Information provided:
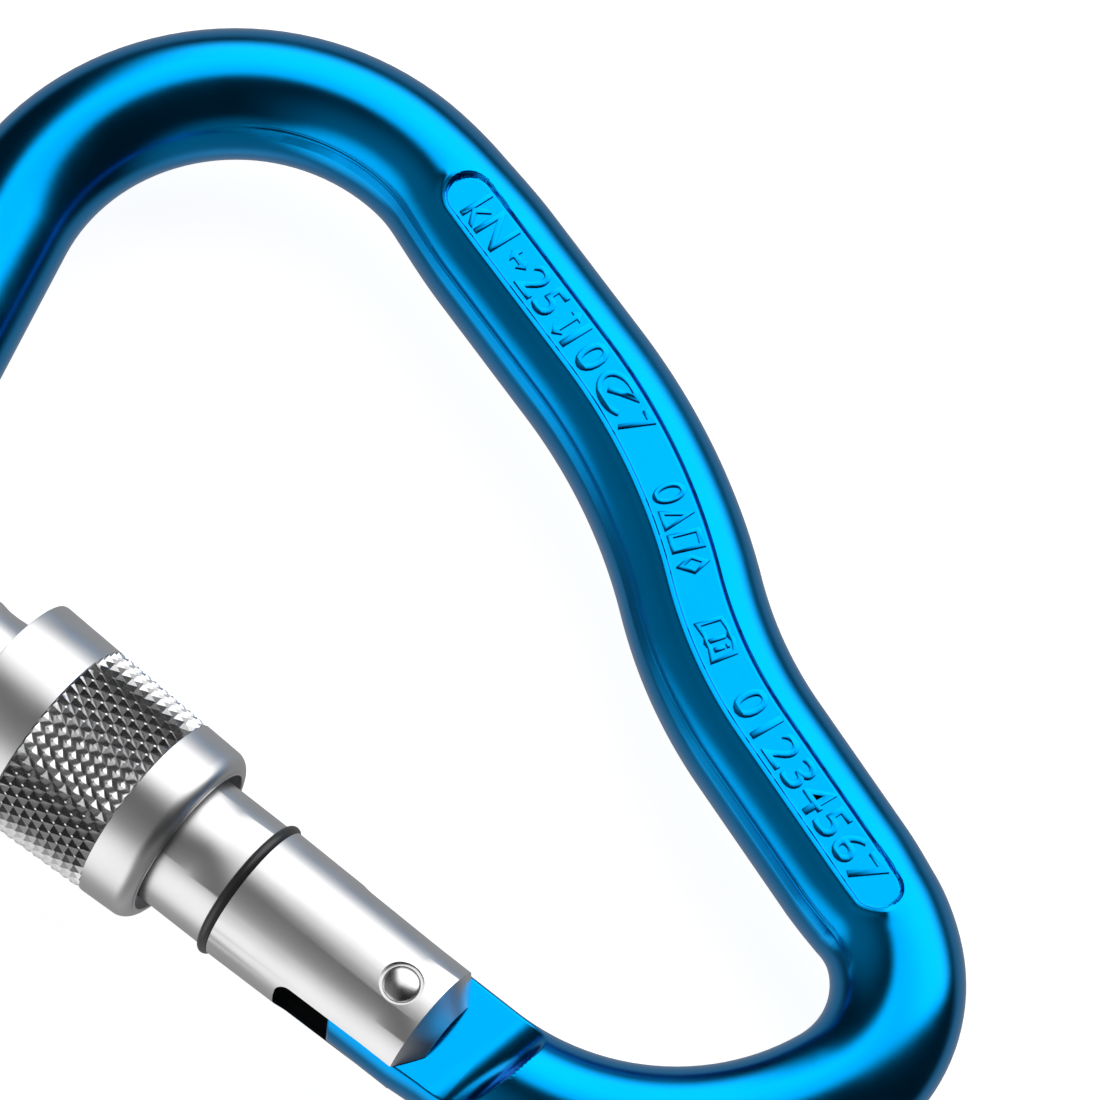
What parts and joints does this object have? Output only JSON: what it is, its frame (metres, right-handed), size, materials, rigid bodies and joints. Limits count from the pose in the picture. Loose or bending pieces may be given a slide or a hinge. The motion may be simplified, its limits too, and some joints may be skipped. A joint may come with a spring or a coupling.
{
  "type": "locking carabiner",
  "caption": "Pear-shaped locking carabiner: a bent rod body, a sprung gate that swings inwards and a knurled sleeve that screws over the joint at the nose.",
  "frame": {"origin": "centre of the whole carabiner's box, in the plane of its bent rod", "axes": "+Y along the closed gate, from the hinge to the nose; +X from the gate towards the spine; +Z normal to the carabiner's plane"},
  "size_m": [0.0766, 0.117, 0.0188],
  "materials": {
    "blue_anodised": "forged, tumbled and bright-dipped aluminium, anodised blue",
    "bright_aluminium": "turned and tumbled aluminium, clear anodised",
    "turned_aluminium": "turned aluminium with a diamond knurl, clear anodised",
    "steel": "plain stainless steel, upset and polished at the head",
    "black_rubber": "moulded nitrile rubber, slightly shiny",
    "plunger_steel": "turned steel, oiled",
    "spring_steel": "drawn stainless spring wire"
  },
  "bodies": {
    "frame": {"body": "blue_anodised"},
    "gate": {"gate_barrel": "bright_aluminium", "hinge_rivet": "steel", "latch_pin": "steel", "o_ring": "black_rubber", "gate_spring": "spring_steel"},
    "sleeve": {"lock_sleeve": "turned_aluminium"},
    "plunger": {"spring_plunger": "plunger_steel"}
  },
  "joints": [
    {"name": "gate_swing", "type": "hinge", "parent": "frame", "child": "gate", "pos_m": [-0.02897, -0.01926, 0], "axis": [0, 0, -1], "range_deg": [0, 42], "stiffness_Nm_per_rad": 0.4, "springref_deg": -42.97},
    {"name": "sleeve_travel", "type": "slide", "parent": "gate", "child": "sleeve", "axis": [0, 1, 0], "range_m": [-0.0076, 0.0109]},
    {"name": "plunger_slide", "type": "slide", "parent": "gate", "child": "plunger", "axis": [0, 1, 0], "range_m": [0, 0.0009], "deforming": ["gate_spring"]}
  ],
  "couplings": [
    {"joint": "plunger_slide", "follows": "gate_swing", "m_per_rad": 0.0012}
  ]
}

Short problem: Give back each line above precisely as it stands.

Finished task:
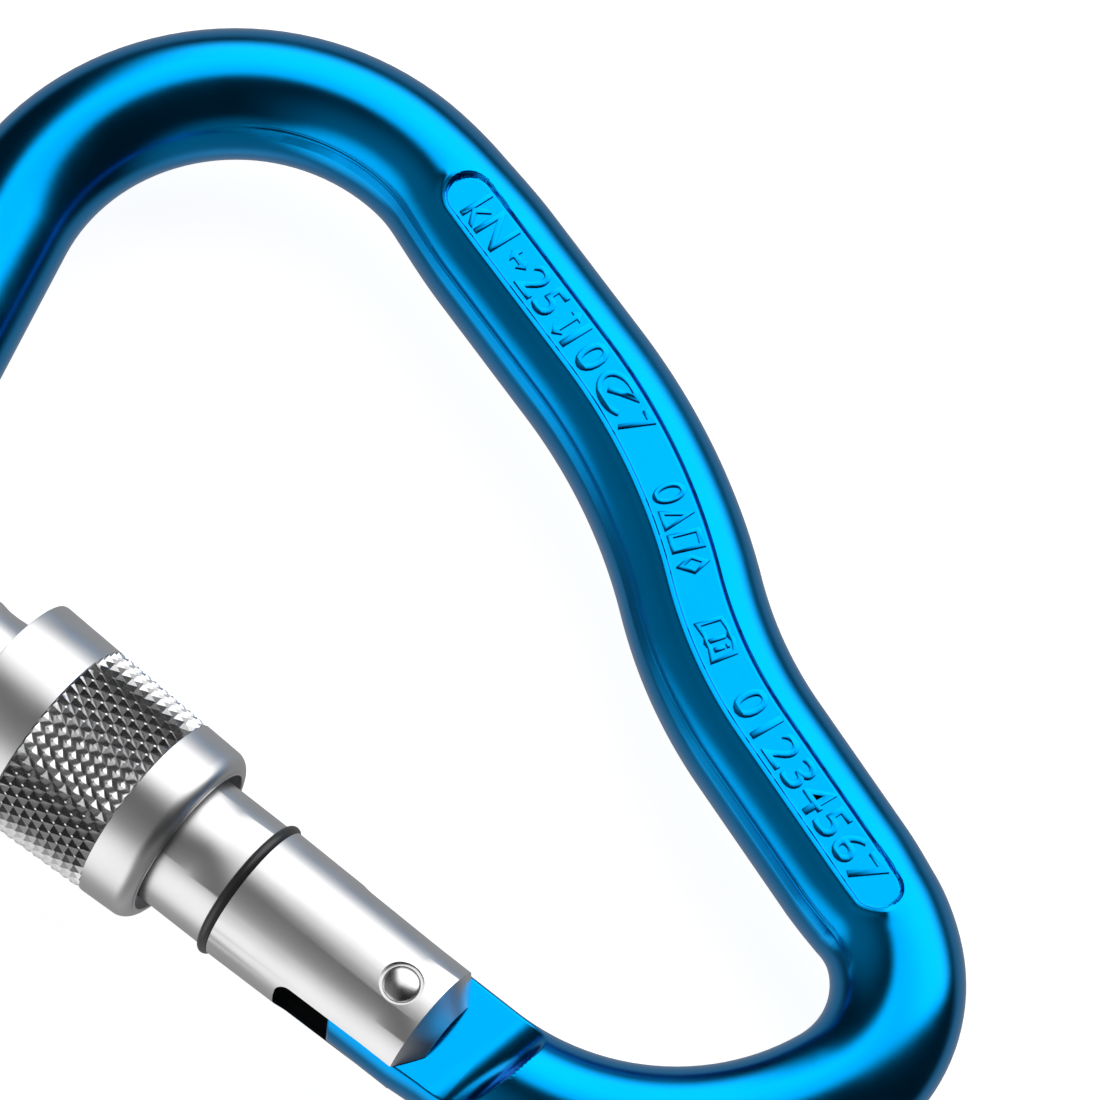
What parts and joints does this object have? Output only JSON: what it is, its frame (metres, right-handed), size, materials, rigid bodies and joints. Limits count from the pose in the picture. Loose or bending pieces may be given a slide or a hinge. The motion may be simplified, its limits too, and some joints may be skipped. A joint may come with a spring or a coupling.
{
  "type": "locking carabiner",
  "caption": "Pear-shaped locking carabiner: a bent rod body, a sprung gate that swings inwards and a knurled sleeve that screws over the joint at the nose.",
  "frame": {"origin": "centre of the whole carabiner's box, in the plane of its bent rod", "axes": "+Y along the closed gate, from the hinge to the nose; +X from the gate towards the spine; +Z normal to the carabiner's plane"},
  "size_m": [0.0766, 0.117, 0.0188],
  "materials": {
    "blue_anodised": "forged, tumbled and bright-dipped aluminium, anodised blue",
    "bright_aluminium": "turned and tumbled aluminium, clear anodised",
    "turned_aluminium": "turned aluminium with a diamond knurl, clear anodised",
    "steel": "plain stainless steel, upset and polished at the head",
    "black_rubber": "moulded nitrile rubber, slightly shiny",
    "plunger_steel": "turned steel, oiled",
    "spring_steel": "drawn stainless spring wire"
  },
  "bodies": {
    "frame": {"body": "blue_anodised"},
    "gate": {"gate_barrel": "bright_aluminium", "hinge_rivet": "steel", "latch_pin": "steel", "o_ring": "black_rubber", "gate_spring": "spring_steel"},
    "sleeve": {"lock_sleeve": "turned_aluminium"},
    "plunger": {"spring_plunger": "plunger_steel"}
  },
  "joints": [
    {"name": "gate_swing", "type": "hinge", "parent": "frame", "child": "gate", "pos_m": [-0.02897, -0.01926, 0], "axis": [0, 0, -1], "range_deg": [0, 42], "stiffness_Nm_per_rad": 0.4, "springref_deg": -42.97},
    {"name": "sleeve_travel", "type": "slide", "parent": "gate", "child": "sleeve", "axis": [0, 1, 0], "range_m": [-0.0076, 0.0109]},
    {"name": "plunger_slide", "type": "slide", "parent": "gate", "child": "plunger", "axis": [0, 1, 0], "range_m": [0, 0.0009], "deforming": ["gate_spring"]}
  ],
  "couplings": [
    {"joint": "plunger_slide", "follows": "gate_swing", "m_per_rad": 0.0012}
  ]
}